Complete Sentences is not a love story, not in the usual sense of the word.
Or…maybe it is.
You tell me.
What a great cover!
Good luck with this book. 🙂
Thanks! The artist gave me precisely what I wanted. As for the book, well, we’ll see. I’m definitely outside the box this time.
Jeff, this resonates with me more than I could express to most people, but for you let’s just stay the Q is approaching infinity. My one true love was my late wife, but even more than that we were very best friends. In the beginning, I was the geek and she was the artist. By the time we got married I learned to love and appreciate all forms expressions that we call art, but art is really a soul reaching out for expression. She became a real scientist with a masters in geology, but never neglected her art, while I was a BS engineer.The other resonance is that we both had friends of the opposite sex and we both became friends of each others friends how else could two souls that had become as one do otherwise.

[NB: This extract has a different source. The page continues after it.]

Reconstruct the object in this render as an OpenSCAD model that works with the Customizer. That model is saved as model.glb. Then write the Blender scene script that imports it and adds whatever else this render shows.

You and your wife managed something that surprisingly few people manage: To be best friends at all levels from the physical all the way up to the spiritual, and sanctify that best friendship within marriage. It’s definitely a challenge. I’ve often said that marriage works–if you work at it. We do. I’m sure you did. My intention in writing Complete Sentences is to show that Eric and Charlene began a relationship in friendship and made it work. That was always my goal as a teen: to begin a relationship with a girl in friendship and navigate it into love. It doesn’t always work. I had a few false starts. But when I succeeded, I think I knew why. Friendship is the cornerstone of the human spirit, and Carol and I chose to build on that cornerstone. So did you. So did a fair number of other couples we know. It can be done.